[DATA SEGMENT start]

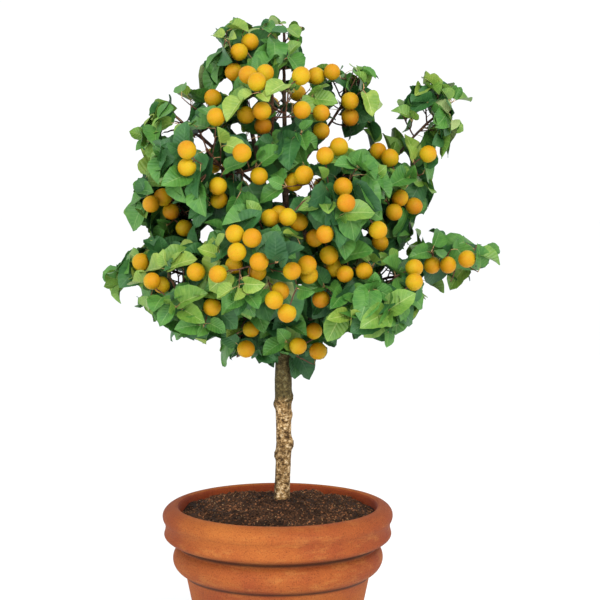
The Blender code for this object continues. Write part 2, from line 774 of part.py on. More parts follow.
def main():
    for old in list(bpy.data.objects):
        bpy.data.objects.remove(old)
    clay = material("clay", (0.60, 0.22, 0.08), 0.8)
    earth = material("earth", (0.045, 0.025, 0.015), 0.95)
    bark = material("bark", (0.36, 0.27, 0.15), 0.85)
    twig_bark = material("twig_bark", (0.09, 0.05, 0.03), 0.8)
    leaf = material("leaf", (0.10, 0.28, 0.05), 0.55)
    make_pot(clay)
    make_soil(earth)
    trunk = make_trunk(bark)
    masses = plan_masses()
    boughs = plan_boughs(masses, trunk)
    before = [trunk]
    points, faces = tube(trunk.path, trunk.radii, TRUNK_SIDES, swell=TRUNK_ROOM)
    for limb in boughs.values():
        make_bough(limb, twig_bark, before)
        before.append(limb)
        more, sides = tube(limb.path, limb.radii, LIMB_SIDES, swell=BOUGH_ROOM)
        faces += [tuple(i + len(points) for i in face) for face in sides]
        points += more
    blocked = BVHTree.FromPolygons(points, faces)
    counts = [
        make_mass(mass, masses, boughs.get(mass.name), trunk, blocked, leaf) for mass in masses
    ]
    print(sum(c[0] for c in counts), "leaves,", sum(c[1] for c in counts), "fruit")


main()
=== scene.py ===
# %% [markdown]
# # A dwarf apricot tree in a clay pot
#
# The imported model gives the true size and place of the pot, the soil, the trunk, the boughs and
# the masses of foliage. This script keeps that frame and dresses it: a turned pot, loose soil,
# bark with relief, and masses whose twigs, leaves and fruit grow by the same seeded rule as the
# solids do, carried on to finer shoots.

# %% Load the frame
import math
import random
from collections import namedtuple

import bmesh
import bpy
import numpy as np
from mathutils import Matrix, Vector, noise
from mathutils.bvhtree import BVHTree


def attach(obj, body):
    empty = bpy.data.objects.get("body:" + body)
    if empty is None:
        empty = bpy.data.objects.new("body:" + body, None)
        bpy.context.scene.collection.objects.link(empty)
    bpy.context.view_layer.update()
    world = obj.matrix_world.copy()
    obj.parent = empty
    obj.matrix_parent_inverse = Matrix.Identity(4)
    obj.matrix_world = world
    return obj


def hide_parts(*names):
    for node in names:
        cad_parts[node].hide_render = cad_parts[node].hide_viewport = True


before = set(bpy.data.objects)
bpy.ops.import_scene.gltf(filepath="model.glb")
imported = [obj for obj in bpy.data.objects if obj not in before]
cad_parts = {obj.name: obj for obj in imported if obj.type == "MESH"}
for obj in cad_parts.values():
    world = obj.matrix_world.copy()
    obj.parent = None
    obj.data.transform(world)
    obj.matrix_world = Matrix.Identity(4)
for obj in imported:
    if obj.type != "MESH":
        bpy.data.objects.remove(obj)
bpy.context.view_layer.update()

UP = Vector((0, 0, 1))

# %% [markdown]
# The camera stands three metres in front, a little above the middle of the tree, and looks down
# by five degrees, so the mouth of the pot shows as a flat oval.

# %% Camera
CAMERA_PLACE = (0.0433, -3.0, 1.031)
CAMERA_PITCH = -4.79
CAMERA_LENS = 93.3

camera_data = bpy.data.cameras.new("camera")
camera_data.lens = CAMERA_LENS
camera = bpy.data.objects.new("camera", camera_data)
camera.location = CAMERA_PLACE
camera.rotation_euler = (math.radians(90 + CAMERA_PITCH), 0, 0)
bpy.context.scene.collection.objects.link(camera)
bpy.context.scene.camera = camera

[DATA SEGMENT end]

# BRIEF:
Take the line that contains "blocked = BVHTree.FromPolygons(points, faces)", the line that contains "# solids do, carried on to finer shoots.", and all lines between, and give them again exactly; include no other line.

# COMPLETE OUTPUT:
    blocked = BVHTree.FromPolygons(points, faces)
    counts = [
        make_mass(mass, masses, boughs.get(mass.name), trunk, blocked, leaf) for mass in masses
    ]
    print(sum(c[0] for c in counts), "leaves,", sum(c[1] for c in counts), "fruit")


main()
=== scene.py ===
# %% [markdown]
# # A dwarf apricot tree in a clay pot
#
# The imported model gives the true size and place of the pot, the soil, the trunk, the boughs and
# the masses of foliage. This script keeps that frame and dresses it: a turned pot, loose soil,
# bark with relief, and masses whose twigs, leaves and fruit grow by the same seeded rule as the
# solids do, carried on to finer shoots.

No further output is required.